| YOUR INSTRUCTIONS |
Return verbatim the inclusive range of lines running from the line that contains "MM, faces), resin)" to the line that contains "record = json.load(file)". Omit every other line.

_ _ _ _ _ _ _

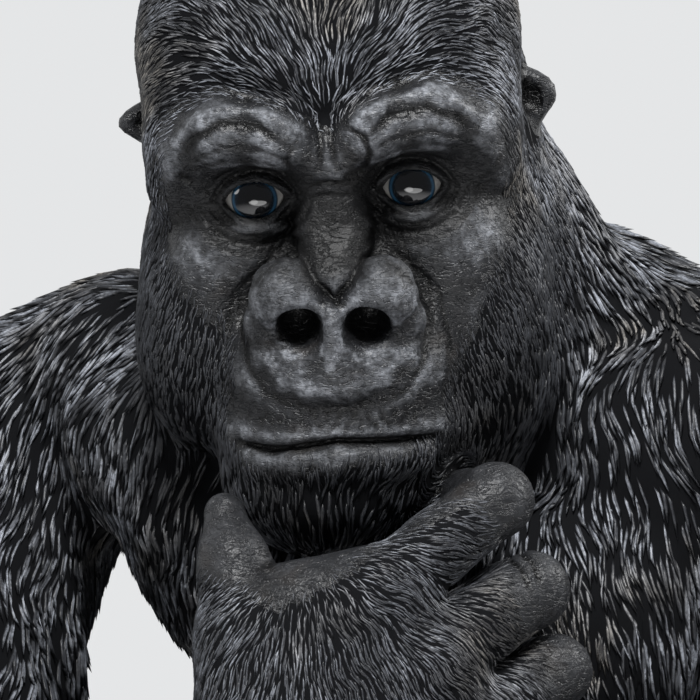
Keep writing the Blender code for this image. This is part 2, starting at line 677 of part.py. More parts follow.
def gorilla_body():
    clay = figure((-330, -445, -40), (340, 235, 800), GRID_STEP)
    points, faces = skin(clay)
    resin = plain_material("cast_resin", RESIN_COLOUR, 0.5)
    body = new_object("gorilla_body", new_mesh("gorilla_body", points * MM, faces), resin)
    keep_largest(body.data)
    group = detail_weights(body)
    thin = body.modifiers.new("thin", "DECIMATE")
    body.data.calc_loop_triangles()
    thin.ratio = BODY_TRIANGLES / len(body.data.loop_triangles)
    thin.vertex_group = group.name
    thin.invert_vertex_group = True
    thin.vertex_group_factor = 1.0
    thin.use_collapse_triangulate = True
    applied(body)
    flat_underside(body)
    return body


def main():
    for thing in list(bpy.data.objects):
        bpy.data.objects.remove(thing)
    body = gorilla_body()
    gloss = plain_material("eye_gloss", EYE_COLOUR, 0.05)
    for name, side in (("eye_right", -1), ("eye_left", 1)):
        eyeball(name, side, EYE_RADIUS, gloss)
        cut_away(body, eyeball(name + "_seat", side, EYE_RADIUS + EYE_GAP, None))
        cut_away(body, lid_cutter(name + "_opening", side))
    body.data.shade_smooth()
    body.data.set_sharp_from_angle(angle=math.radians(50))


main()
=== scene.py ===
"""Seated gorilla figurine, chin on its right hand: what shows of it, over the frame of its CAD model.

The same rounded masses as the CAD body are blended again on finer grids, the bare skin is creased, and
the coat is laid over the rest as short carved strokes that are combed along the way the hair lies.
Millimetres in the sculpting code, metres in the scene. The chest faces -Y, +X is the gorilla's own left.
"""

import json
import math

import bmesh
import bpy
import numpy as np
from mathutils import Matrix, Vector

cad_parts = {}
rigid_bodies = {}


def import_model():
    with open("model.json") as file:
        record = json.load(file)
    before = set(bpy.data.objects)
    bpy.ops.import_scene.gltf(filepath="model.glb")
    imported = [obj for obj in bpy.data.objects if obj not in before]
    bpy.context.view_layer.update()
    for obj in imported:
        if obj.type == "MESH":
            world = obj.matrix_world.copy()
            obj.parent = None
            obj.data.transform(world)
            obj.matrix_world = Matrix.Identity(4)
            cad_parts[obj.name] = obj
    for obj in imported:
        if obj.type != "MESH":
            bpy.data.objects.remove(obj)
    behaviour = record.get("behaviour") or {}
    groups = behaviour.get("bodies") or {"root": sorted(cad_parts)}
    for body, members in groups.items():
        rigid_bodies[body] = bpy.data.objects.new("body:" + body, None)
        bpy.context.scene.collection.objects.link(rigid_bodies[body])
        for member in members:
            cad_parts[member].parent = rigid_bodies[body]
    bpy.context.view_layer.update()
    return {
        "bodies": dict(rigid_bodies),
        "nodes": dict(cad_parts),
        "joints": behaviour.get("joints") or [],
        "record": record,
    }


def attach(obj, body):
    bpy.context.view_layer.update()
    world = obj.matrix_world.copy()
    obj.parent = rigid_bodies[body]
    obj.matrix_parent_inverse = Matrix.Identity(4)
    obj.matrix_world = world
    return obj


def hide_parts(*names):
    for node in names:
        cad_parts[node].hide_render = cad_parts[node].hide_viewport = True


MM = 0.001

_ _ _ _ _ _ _

| FULL ANSWER |
    body = new_object("gorilla_body", new_mesh("gorilla_body", points * MM, faces), resin)
    keep_largest(body.data)
    group = detail_weights(body)
    thin = body.modifiers.new("thin", "DECIMATE")
    body.data.calc_loop_triangles()
    thin.ratio = BODY_TRIANGLES / len(body.data.loop_triangles)
    thin.vertex_group = group.name
    thin.invert_vertex_group = True
    thin.vertex_group_factor = 1.0
    thin.use_collapse_triangulate = True
    applied(body)
    flat_underside(body)
    return body


def main():
    for thing in list(bpy.data.objects):
        bpy.data.objects.remove(thing)
    body = gorilla_body()
    gloss = plain_material("eye_gloss", EYE_COLOUR, 0.05)
    for name, side in (("eye_right", -1), ("eye_left", 1)):
        eyeball(name, side, EYE_RADIUS, gloss)
        cut_away(body, eyeball(name + "_seat", side, EYE_RADIUS + EYE_GAP, None))
        cut_away(body, lid_cutter(name + "_opening", side))
    body.data.shade_smooth()
    body.data.set_sharp_from_angle(angle=math.radians(50))


main()
=== scene.py ===
"""Seated gorilla figurine, chin on its right hand: what shows of it, over the frame of its CAD model.

The same rounded masses as the CAD body are blended again on finer grids, the bare skin is creased, and
the coat is laid over the rest as short carved strokes that are combed along the way the hair lies.
Millimetres in the sculpting code, metres in the scene. The chest faces -Y, +X is the gorilla's own left.
"""

import json
import math

import bmesh
import bpy
import numpy as np
from mathutils import Matrix, Vector

cad_parts = {}
rigid_bodies = {}


def import_model():
    with open("model.json") as file:
        record = json.load(file)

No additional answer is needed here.